The Avs have been like Cold War era Soviet Union especially in its approach to blogs: deeming only journalists with a connection to a major news outlet worthy enough to have access. It’s such old school thinking, someone with press access may need to track down Lacroix and ask him if he even knows there’s such a thing as an internet. It would be a valid question because hockey has one of the more active presences on the web with hockey fans being very net savvy, spreading the word of the sport probably more than any other in cyberspace. To deny them is not only baffling, but counterintuitive to increasing your brand. Mile High Hockey, the fine Avs blog is an SB Nation site but still doesn’t have access. SB Nation, also home to Denver Stiffs, is a major media source at this point, so the Avs decision to not include a blog like this now seems spiteful rather than pragmatic. The organization’s ability to dig in its heels and be an onion in the ointment knows no bounds apparently.

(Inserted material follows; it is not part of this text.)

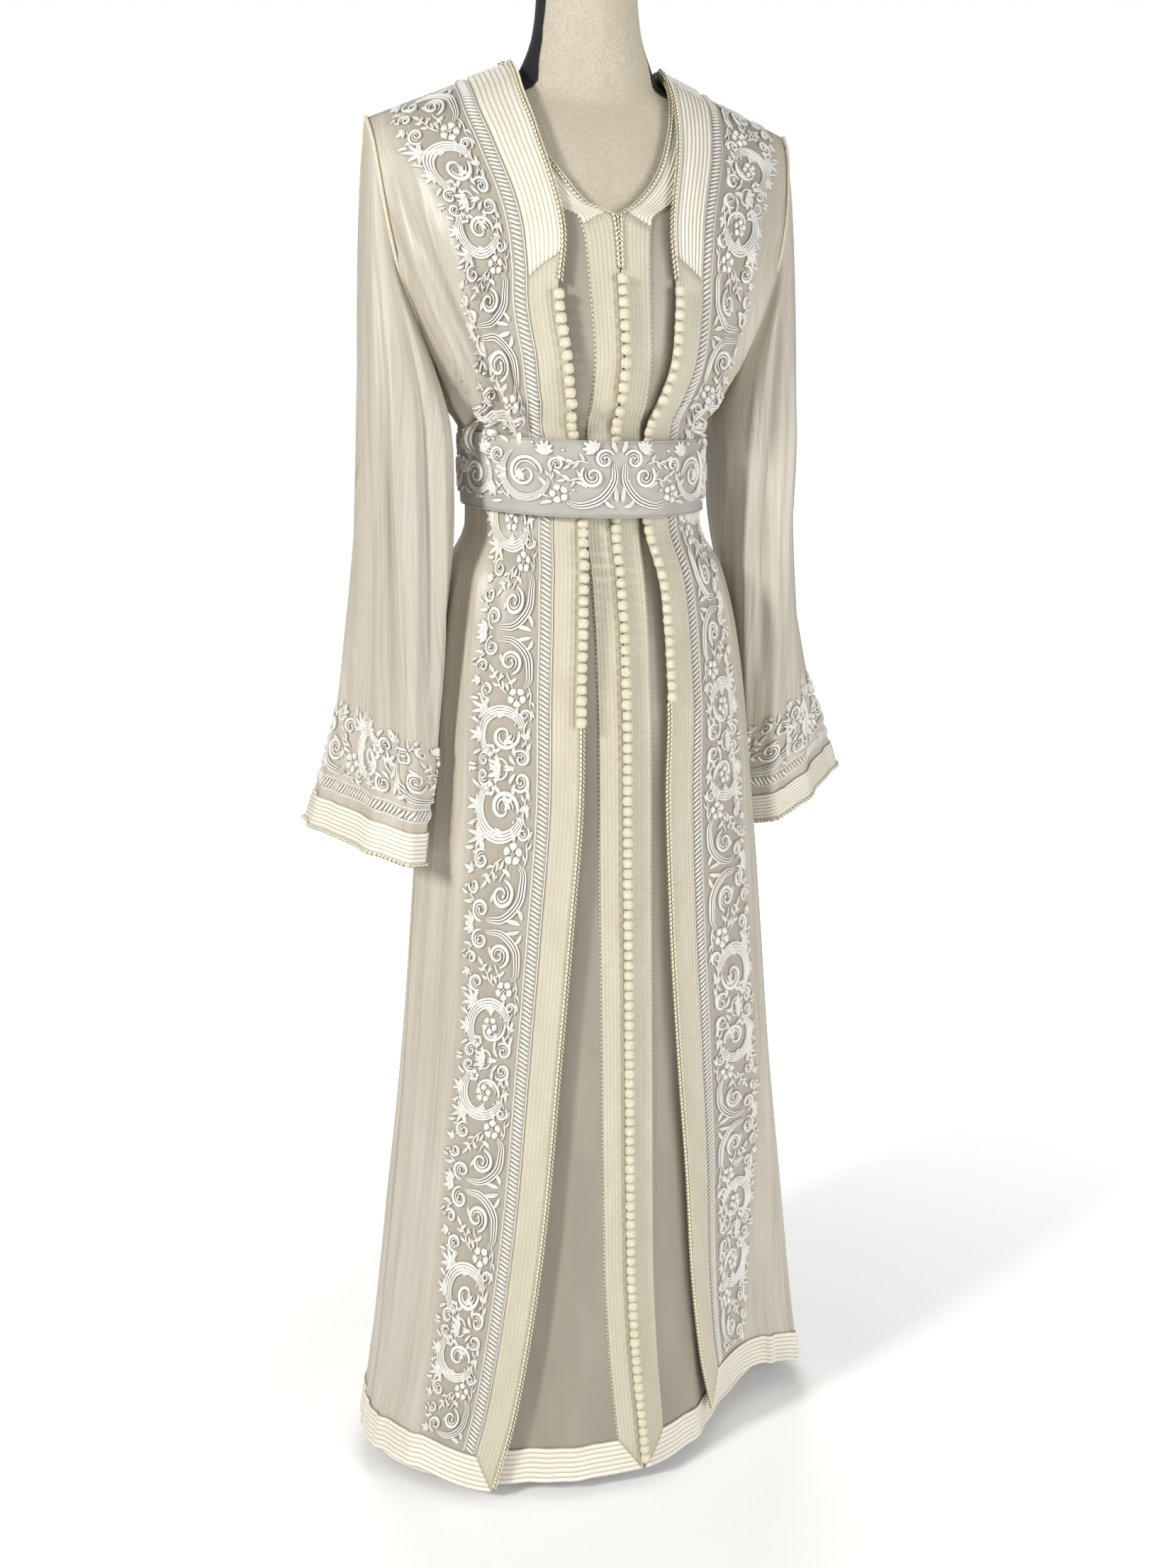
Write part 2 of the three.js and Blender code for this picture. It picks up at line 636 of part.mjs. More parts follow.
function sleeveGrid(side) {
  const columns = 4 * SHARES.length;
  const rings = [];
  for (const t of HEAD_ROWS) {
    const ring = [];
    for (let c = 0; c < columns; c++) {
      const phi = (c / columns) * 2 * Math.PI;
      const start = armholePlace(side, phi);
      const end = sleeveSection(side, SLEEVE_ROWS[0], phi);
      const swing = 1 - Math.abs(1 - phi / Math.PI);
      const leave = new THREE.Vector3(side * lerp(26, 24, swing), 0, lerp(-60, 4, swing));
      const arrive = new THREE.Vector3(0, 0, lerp(-330, -90, swing));
      const p = hermite(start.p, leave, end, arrive, t);
      ring.push({ p, n: start.n });
    }
    rings.push(ring);
  }
  for (const z of SLEEVE_ROWS) {
    const ring = [];
    for (let c = 0; c < columns; c++)
      ring.push({ p: sleeveSection(side, z, (c / columns) * 2 * Math.PI), n: null });
    rings.push(ring);
  }
  return withNormals(rings, side);
}

function hermite(a, leave, b, arrive, t) {
  return a
    .clone()
    .multiplyScalar(2 * t ** 3 - 3 * t ** 2 + 1)
    .addScaledVector(leave, t ** 3 - 2 * t ** 2 + t)
    .addScaledVector(b, 3 * t ** 2 - 2 * t ** 3)
    .addScaledVector(arrive, t ** 3 - t ** 2);
}

// Outward normals of a tube's rings; the first ring keeps those of the armhole
function withNormals(rings, side) {
  const count = rings[0].length;
  return rings.map((ring, r) =>
    ring.map((place, c) => {
      if (r === 0) return place;
      const up = rings[r - 1][c].p;
      const down = rings[Math.min(rings.length - 1, r + 1)][c].p;
      const ahead = ring[(c + 1) % count].p;
      const behind = ring[(c + count - 1) % count].p;
      const n = down.clone().sub(up).cross(ahead.clone().sub(behind)).normalize();
      return { p: place.p, n: n.multiplyScalar(side) };
    }),
  );
}

// A flat ring with a rectangular section that follows the waist
function beltGeometry() {
  const columns = 44;
  const grid = [BELT.low, BELT.high].map((z) => {
    const row = [];
    for (let c = 0; c < columns; c++) {
      const turn = (c / columns) * 2 * Math.PI;
      const [across, ahead] = [Math.sin(turn), Math.cos(turn)];
      const depth = ahead > 0 ? BELT.front : BELT.back;
      const n = new THREE.Vector3(across / BELT.side, -ahead / depth, 0).normalize();
      const up = z + (BELT_TILT.back * (1 - ahead)) / 2 - BELT_TILT.right * across;
      row.push({ p: new THREE.Vector3(BELT.side * across + leanAt(z), -depth * ahead, up), n });
    }
    return row;
  });
  return wall(grid, BELT.thick, true);
}

// The padded torso, ring by ring, closed below and along the shoulder ridge
function torsoGeometry() {
  const columns = 36;
  const levels = [...FORM.levels.map((row) => row.z), ...SHARES.map((s) => ARMPIT_Z + UPPER_SPAN * s)];
  levels[levels.length - 1] = NECK_SIDE_Z - 3;
  const rings = levels.map((level) => {
    const ring = [];
    for (let c = 0; c < columns; c++) {
      const share = clamp((level - ARMPIT_Z) / UPPER_SPAN, 0, 1);
      const p = bodyPoint(FORM, -180 + (c / columns) * 360, level);
      p.x *= lerp(1, FORM_TIP, share);
      if (p.y > RIDGE_Y) p.y = RIDGE_Y + (p.y - RIDGE_Y) * lerp(1, FORM_BACK, share);
      ring.push(p);
    }
    return ring;
  });
  const positions = rings.flat().flatMap((p) => [p.x, p.y, p.z]);
  const faces = [];
  for (let r = 0; r < rings.length - 1; r++)
    for (let c = 0; c < columns; c++) {
      const a = r * columns + c;
      const b = r * columns + ((c + 1) % columns);
      faces.push(a, b, b + columns, a, b + columns, a + columns);
    }
  const last = (rings.length - 1) * columns;
  for (let c = 1; c < columns - 1; c++) faces.push(0, c + 1, c);
  const half = columns / 2;
  const quarter = half / 2;
  for (let c = 0; c < half; c++) {
    const a = last + ((quarter + c) % columns);
    const b = last + ((quarter + c + 1) % columns);
    const d = last + ((quarter - c + columns) % columns);
    const e = last + ((quarter - c - 1 + columns) % columns);
    if (c > 0) faces.push(a, b, d);
    if (c < half - 1) faces.push(b, e, d);
  }
  return turnedOut(solidFrom(positions, faces));
}

function neckGeometry() {
  const sides = 28;
  const rings = NECK.map(({ z, side, front }) => {
    const ring = [];
    for (let k = 0; k < sides; k++) {
      const turn = (k / sides) * 2 * Math.PI;
      ring.push(new THREE.Vector3(side * Math.sin(turn), NECK_Y - front * Math.cos(turn), z));
    }
    return ring;
  });
  return rod(rings);
}

const wasm = await Module();
wasm.setup();

function toManifold(geometry) {
  const merged = mergeVertices(geometry, 1e-4);
  return new wasm.Manifold(
    new wasm.Mesh({
      numProp: 3,
      vertProperties: merged.attributes.position.array,
      triVerts: new Uint32Array(merged.index.array),
    }),
  );
}

// Torso and neck as one padded body
function formGeometry() {
  const joined = toManifold(torsoGeometry()).add(toManifold(neckGeometry())).getMesh();
  return solidFrom(joined.vertProperties, Array.from(joined.triVerts));
}

// A solid of revolution about the stand's axis, from its closed half-profile
function turned(profile, segments = 32) {
  const points = profile.map(([radius, z]) => new THREE.Vector2(radius, z));
  return new THREE.LatheGeometry(points, segments).rotateX(Math.PI / 2);
}

const takchita = new THREE.Group();
takchita.name = "takchita_on_form";

function add(name, geometry, finish) {
  const mesh = new THREE.Mesh(geometry, finish);
  mesh.name = name;
  takchita.add(mesh);
}

const finishes = {
  crepe: material("ivory", 0.5),
  satin: material("satin", 0.45),
  braid: material("braid", 0.6),
  belt: material("belt", 0.4),
  linen: material("linen", 0.9),
  dark: material("dark", 0.6),
  steel: material("steel", 0.4, 1),
};

// The dress form and its stand
add("form_body", formGeometry(), finishes.linen);
const neckTop = NECK[NECK.length - 1].z;
add(
  "form_neck_cap",
  turned([
    [0, neckTop + SEAM],
    [CAP.radius, neckTop + SEAM],
    [CAP.radius, neckTop + CAP.thick - 2],
    [CAP.radius - 3, neckTop + CAP.thick],
    [0, neckTop + CAP.thick],
  ]).translate(0, NECK_Y, 0),
  finishes.dark,
);
add(
  "stand_pole",
  turned([
    [0, POLE.low + SEAM],
    [POLE.radius, POLE.low + SEAM],
    [POLE.radius, POLE.high - SEAM],
    [0, POLE.high - SEAM],
  ], 20),
  finishes.steel,
);
add(
  "stand_base",
  turned([
    [0, 0],
    [BASE.radius, 0],
    [BASE.radius, BASE.thick - 3],
    [BASE.radius - 5, BASE.thick],
    [BASE.collar + 4, BASE.thick + 2],
    [BASE.collar, BASE.collarTop],
    [POLE.radius + SEAM, BASE.collarTop],
    [POLE.radius + SEAM, POLE.low],
    [0, POLE.low],
  ]),
  finishes.steel,
);

// Both layers: two fronts and a back each, with their braid bands and hem bands
const LAYERS = [
  { prefix: "under", layer: UNDER, cloth: "satin", frontColumns: 8, backColumns: 20 },
  { prefix: "over", layer: OVER, cloth: "crepe", frontColumns: 11, backColumns: 20 },
];
for (const { prefix, layer, cloth, frontColumns, backColumns } of LAYERS) {
  for (const [word, side] of [["right", -1], ["left", 1]]) {
    const grid = frontGrid(layer, side, frontColumns);
    const edge = side < 0 ? [frontColumns - 1, frontColumns] : [0, 1];
    const hem = side < 0 ? [0, frontColumns - 1] : [1, frontColumns];
    add(`${prefix}_front_${word}`, wall(grid, CLOTH), finishes[cloth]);
    add(`${prefix}_band_${word}`, wall(onPanel(grid, [0, MITER_ROW], edge), TRIM), finishes.braid);
    const neck = onPanel(grid, [MITER_ROW, TOP_ROW], edge);
    neck[0].forEach(({ p }) => (p.z += SEAM));
    add(`${prefix}_neck_band_${word}`, wall(neck, TRIM), finishes.braid);
    const band = onPanel(grid, [0, 1], hem);
    band.forEach((row) => (row[side < 0 ? row.length - 1 : 0].p.x += side * SEAM));
    add(`${prefix}_hem_band_${word}`, wall(band, TRIM), finishes.braid);
  }
  const grid = backGrid(layer, backColumns);
  add(`${prefix}_back`, wall(grid, CLOTH), finishes[cloth]);
  add(`${prefix}_hem_band_back`, wall(onPanel(grid, [0, 1], [0, backColumns]), TRIM), finishes.braid);
  const reach = Math.asin((NECK_SIDE_X + BACK_BAND_REACH) / RIDGE_HALF_WIDTH);
  const inner = Math.ceil((backColumns / 2) * (1 - degrees(reach) / armholeDeg(NECK_SIDE_Z)));
  const neckBand = onPanel(grid, [TOP_ROW - 1, TOP_ROW], [inner, backColumns - inner]);
  add(`${prefix}_neck_band_back`, wall(neckBand, TRIM), finishes.braid);
}

// Sleeves of the overdress, each with its cuff band
for (const [word, side] of [["right", -1], ["left", 1]]) {
  const rings = sleeveGrid(side);
  const grid = side < 0 ? rings : rings.map((ring) => [...ring].reverse());
  const last = grid.length - 1;
  add(`sleeve_${word}`, turnedOut(wall(grid, CLOTH, true)), finishes.crepe);
  const cuff = onPanel(grid, [last - 1, last], [0, grid[0].length - 1]);
  add(`cuff_band_${word}`, turnedOut(wall(cuff, TRIM, true)), finishes.braid);
}

// Knotted buttons and belt
add("under_buttons", knotRow(underKnots()), finishes.braid);
add("over_buttons_right", knotRow(overKnots(-1)), finishes.braid);
add("over_buttons_left", knotRow(overKnots(1)), finishes.braid);
add("belt", beltGeometry(), finishes.belt);

export default takchita;
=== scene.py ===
import math

import bpy
import numpy as np
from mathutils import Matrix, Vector


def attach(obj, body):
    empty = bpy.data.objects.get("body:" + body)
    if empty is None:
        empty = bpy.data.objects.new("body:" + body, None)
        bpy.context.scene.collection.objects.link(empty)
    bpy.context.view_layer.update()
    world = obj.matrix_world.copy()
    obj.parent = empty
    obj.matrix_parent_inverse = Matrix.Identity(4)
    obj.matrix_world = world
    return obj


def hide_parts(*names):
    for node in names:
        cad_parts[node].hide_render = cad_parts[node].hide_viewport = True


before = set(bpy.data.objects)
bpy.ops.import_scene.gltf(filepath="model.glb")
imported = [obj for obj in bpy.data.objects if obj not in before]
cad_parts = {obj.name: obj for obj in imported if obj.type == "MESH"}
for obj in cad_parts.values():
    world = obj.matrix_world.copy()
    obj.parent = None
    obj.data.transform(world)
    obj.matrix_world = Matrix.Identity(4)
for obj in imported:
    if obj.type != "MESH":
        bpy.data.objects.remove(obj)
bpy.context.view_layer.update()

scene = bpy.context.scene


# Camera: a step to the wearer's right of the gown, at chest height, looking down a little.
# Its focal length is given in pixels of the photo, which is taller than it is wide.
EYE = Vector((-0.638, -1.7525, 1.182))
LOOK_TURN = 20
LOOK_DOWN = 13
SENSOR = 36
FOCAL_PIXELS = 2500
PHOTO_HEIGHT_PIXELS = 2212
LENS = SENSOR * FOCAL_PIXELS / PHOTO_HEIGHT_PIXELS

camera_data = bpy.data.cameras.new("camera")
camera_data.sensor_width = SENSOR
camera_data.lens = LENS
camera_data.clip_start = 0.05
camera_data.clip_end = 60
camera = bpy.data.objects.new("camera", camera_data)
camera.location = EYE
camera.rotation_euler = (math.radians(90 - LOOK_DOWN), 0, math.radians(-LOOK_TURN))
scene.collection.objects.link(camera)
scene.camera = camera


# Sizes that the cloth shares with its solids, in metres
CLOTH = 0.0015
TRIM = 0.0015
SEAM = 0.0003
RESTING = 0.0005
BAND_ROOM = 0.0007
ARMPIT_Z = 1.156
NECK_SIDE_Z = 1.472
NECK_SIDE_X = 0.080
SHOULDER_FALL = 0.4
RIDGE_Y = 0.010
UPPER_SPAN = NECK_SIDE_Z - ARMPIT_Z
RIDGE_HALF_WIDTH = 0.226
HEM_BAND = 0.040
CUFF_BAND = 0.034
BACK_NECK_DROP = 0.060
BACK_BAND_REACH = 0.036
HEM_LIFT_FADES_BY = 0.600


def rows(names, *lines):
    """A short table as columns: its names in one string, then one line for each row"""
    return {name: np.array(column, float) for name, column in zip(names.split(), zip(*lines))}


def each(table):
    """The lines of a table, one after another"""
    return zip(*table.values())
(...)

The Kroenkes aren’t going anywhere. They’re smart, rich folks who didn’t get where they are by being dumbasses. But sometimes the rich and powerful get where they’re at by letting others do the work for them. The Kroenkes are a basketball family with a hockey hobby. They won a Stanley Cup with the current regime handling their business on the hockey end of things, but times have changed. The Kroenkes aren’t the problem, but it’s up to them to realize that the people they’ve kept in charge of their hockey team are. Two teams owned by the same people, and they couldn’t be any more different. Like the two apartment buildings, the Kroenkes may live in the penthouse of the nice building but they should be firing everyone in the second building before getting it ready for demolition. You may want to move out while they knock it down and rebuild it.